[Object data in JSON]
◇ ◇ ◇ ◇ ◇

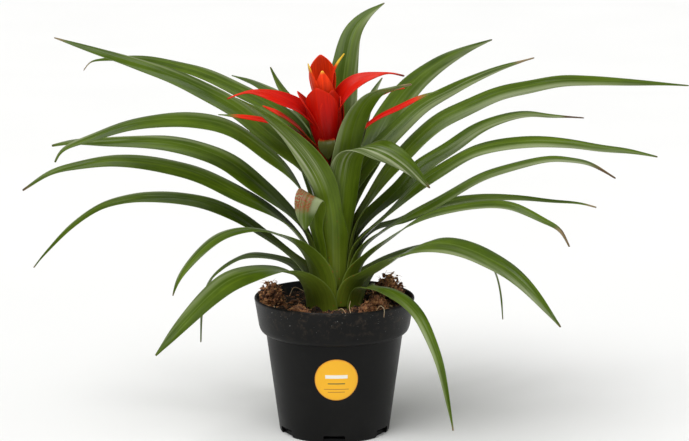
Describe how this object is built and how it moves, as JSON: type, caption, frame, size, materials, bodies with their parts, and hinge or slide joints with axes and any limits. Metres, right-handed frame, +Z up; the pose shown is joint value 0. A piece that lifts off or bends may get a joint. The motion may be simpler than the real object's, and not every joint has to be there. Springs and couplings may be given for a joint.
{
  "type": "potted bromeliad",
  "caption": "Flowering bromeliad in a round black nursery pot: a rosette of long arching strap leaves round a red flower head, with soil and coconut fibre.",
  "frame": {"origin": "on the pot's axis, on the surface that the pot stands on", "axes": "+Z up along the pot's axis; +X to the right of the plant's best side, along its longest extent; +Y away from the viewer of that side"},
  "size_m": [0.5282, 0.4064, 0.3365],
  "materials": {
    "pot": "satin black moulded plastic, dusted with soil near the rim",
    "label": "smooth coated paper label, yellow over a darker band",
    "soil": "dark crumbly peat with bark chips",
    "coir": "dry reddish-brown coconut fibre",
    "stem": "smooth pale green stalk",
    "leaf": "smooth green leaf with a soft waxy sheen, fine veins and pale underside",
    "bract": "smooth waxy red, with yellow and green tips"
  },
  "bodies": {
    "root": {"pot": "pot", "sticker": "label", "soil": "soil", "coir_tuft_left": "coir", "coir_tuft_back_right": "coir", "coir_tuft_front_right": "coir", "coir_tuft_front_left": "coir", "stem": "stem", "leaf_left_1": "leaf", "leaf_left_2": "leaf", "leaf_left_3": "leaf", "leaf_left_4": "leaf", "leaf_left_5": "leaf", "leaf_left_6": "leaf", "leaf_left_7": "leaf", "leaf_left_8": "leaf", "leaf_left_9": "leaf", "leaf_left_10": "leaf", "leaf_right_1": "leaf", "leaf_right_2": "leaf", "leaf_right_3": "leaf", "leaf_right_4": "leaf", "leaf_right_5": "leaf", "leaf_right_6": "leaf", "leaf_right_7": "leaf", "leaf_right_8": "leaf", "leaf_right_9": "leaf", "leaf_right_10": "leaf", "leaf_right_11": "leaf", "leaf_right_12": "leaf", "leaf_front_folded": "leaf", "leaf_front_left": "leaf", "leaf_front_bent": "leaf", "leaf_front_right": "leaf", "leaf_back_tall": "leaf", "leaf_back_short": "leaf", "leaf_back_1": "leaf", "leaf_back_2": "leaf", "bloom": "bract"}
  },
  "joints": []
}
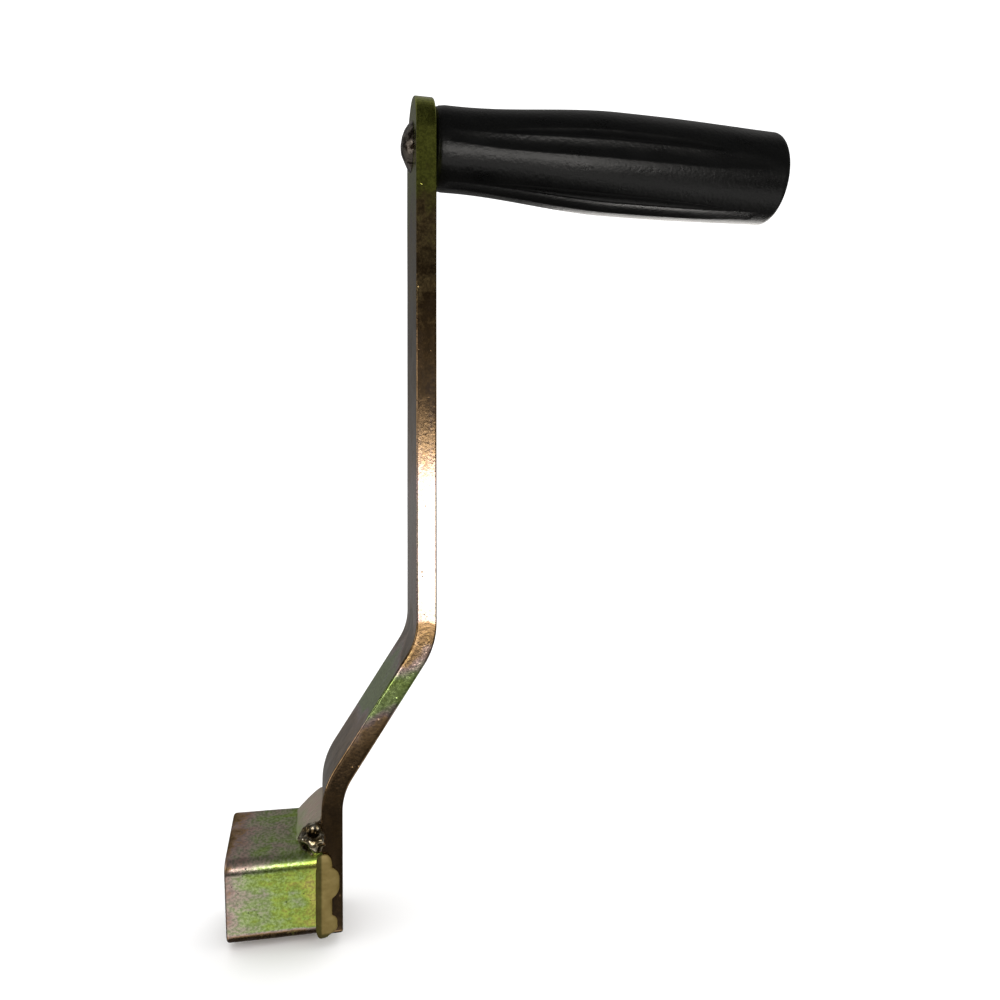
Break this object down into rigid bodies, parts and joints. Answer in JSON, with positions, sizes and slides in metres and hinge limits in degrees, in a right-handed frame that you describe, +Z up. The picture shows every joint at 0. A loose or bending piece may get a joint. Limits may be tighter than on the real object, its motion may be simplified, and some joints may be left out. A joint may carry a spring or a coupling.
{
  "type": "winch and trailer jack crank handle",
  "caption": "Crank handle with a joggled flat-bar arm, a welded square drive socket and a free-turning fluted grip.",
  "frame": {"origin": "on the drive socket's axis, at the arm's face that closes the socket", "axes": "+Z up the arm towards the grip, +X along the grip away from the arm, so the socket's mouth faces -X, +Y across the arm"},
  "size_m": [0.1751, 0.0331, 0.2524],
  "materials": {
    "yellow_zinc_bar": "steel flat bar, zinc plated with an iridescent yellow chromate, olive green to brown with pink patches",
    "yellow_zinc_tube": "steel square tube, zinc plated with an iridescent yellow chromate, yellow green with pink and violet patches",
    "plated_weld": "weld metal plated over with the same chromate, duller and tanner, rough where the bead stops",
    "axle_steel": "bright steel with hammer facets on the riveted end",
    "washer_steel": "plain bright steel",
    "black_plastic": "black moulded plastic, satin, faintly grained"
  },
  "bodies": {
    "crank": {"crank_arm": "yellow_zinc_bar", "drive_socket": "yellow_zinc_tube", "weld_top": "plated_weld", "weld_corner": "plated_weld", "weld_front": "plated_weld", "weld_rear": "plated_weld", "weld_bottom": "plated_weld", "grip_axle": "axle_steel", "head_washer": "washer_steel"},
    "grip": {"grip_sleeve": "black_plastic"}
  },
  "joints": [
    {"name": "grip_spin", "type": "hinge", "parent": "crank", "child": "grip", "pos_m": [0.0912, 0, 0.22], "axis": [1, 0, 0], "continuous": true}
  ]
}
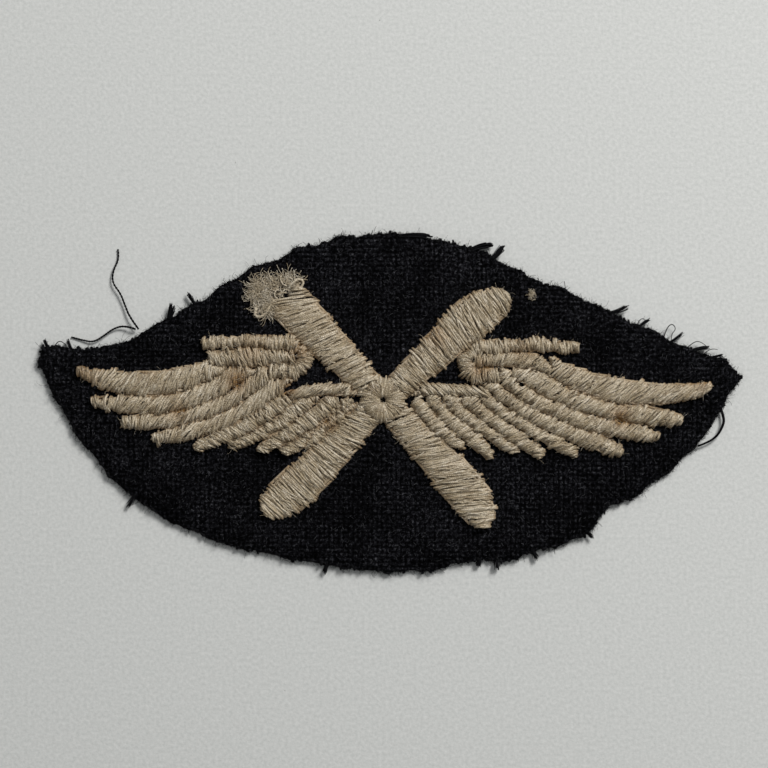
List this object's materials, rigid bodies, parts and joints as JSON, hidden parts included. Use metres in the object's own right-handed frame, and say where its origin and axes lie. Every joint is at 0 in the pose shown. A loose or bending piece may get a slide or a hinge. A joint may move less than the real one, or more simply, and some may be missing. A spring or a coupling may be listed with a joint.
{
  "type": "embroidered pilot wings cloth badge",
  "caption": "Hand-cut dark wool cloth badge with a four-blade propeller between two spread wings in padded cream satin stitch, stiffened with gauze and sewn on flat.",
  "frame": {"origin": "middle of the cloth's bounding box, on the plane that the back of the badge lies on", "axes": "+Z out of the embroidered face, +X towards the wing on the viewer's right, +Y up the badge"},
  "size_m": [0.0916, 0.0444, 0.0022],
  "materials": {
    "satin_thread": "cream mercerised cotton thread in satin stitch, aged and slightly stained",
    "padding_thread": "soft cream cotton padding threads",
    "back_thread": "cream cotton thread",
    "wool_cloth": "blue-black plain-woven wool, slightly napped",
    "wool_strand": "blue-black wool yarn",
    "cotton_gauze": "unbleached open-weave cotton gauze, sized stiff"
  },
  "bodies": {
    "root": {"frayed_strands": "wool_strand", "hub_padding": "padding_thread", "hub_ring": "satin_thread", "left_bone": "satin_thread", "left_covert": "satin_thread", "left_primary_1": "satin_thread", "left_primary_2": "satin_thread", "left_primary_3": "satin_thread", "left_primary_4": "satin_thread", "left_scroll": "satin_thread", "left_secondary_1": "satin_thread", "left_secondary_2": "satin_thread", "left_secondary_3": "satin_thread", "left_secondary_4": "satin_thread", "left_secondary_5": "satin_thread", "left_wing_back_threads": "back_thread", "left_wing_padding": "padding_thread", "lower_left_blade": "satin_thread", "lower_left_blade_padding": "padding_thread", "lower_right_blade": "satin_thread", "lower_right_blade_padding": "padding_thread", "propeller_back_threads": "back_thread", "right_bone": "satin_thread", "right_covert": "satin_thread", "right_primary_1": "satin_thread", "right_primary_2": "satin_thread", "right_primary_3": "satin_thread", "right_primary_4": "satin_thread", "right_scroll": "satin_thread", "right_secondary_1": "satin_thread", "right_secondary_2": "satin_thread", "right_secondary_3": "satin_thread", "right_secondary_4": "satin_thread", "right_secondary_5": "satin_thread", "right_wing_back_threads": "back_thread", "right_wing_padding": "padding_thread", "stiffening_gauze": "cotton_gauze", "thread_passes": "back_thread", "upper_left_blade": "satin_thread", "upper_left_blade_padding": "padding_thread", "upper_right_blade": "satin_thread", "upper_right_blade_padding": "padding_thread", "wool_cloth": "wool_cloth"}
  },
  "joints": []
}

◇ ◇ ◇ ◇ ◇

Exercise requirements
Find the word "bending" in the records and pull out each line that has it.

Task result
Break this object down into rigid bodies, parts and joints. Answer in JSON, with positions, sizes and slides in metres and hinge limits in degrees, in a right-handed frame that you describe, +Z up. The picture shows every joint at 0. A loose or bending piece may get a joint. Limits may be tighter than on the real object, its motion may be simplified, and some joints may be left out. A joint may carry a spring or a coupling.
List this object's materials, rigid bodies, parts and joints as JSON, hidden parts included. Use metres in the object's own right-handed frame, and say where its origin and axes lie. Every joint is at 0 in the pose shown. A loose or bending piece may get a slide or a hinge. A joint may move less than the real one, or more simply, and some may be missing. A spring or a coupling may be listed with a joint.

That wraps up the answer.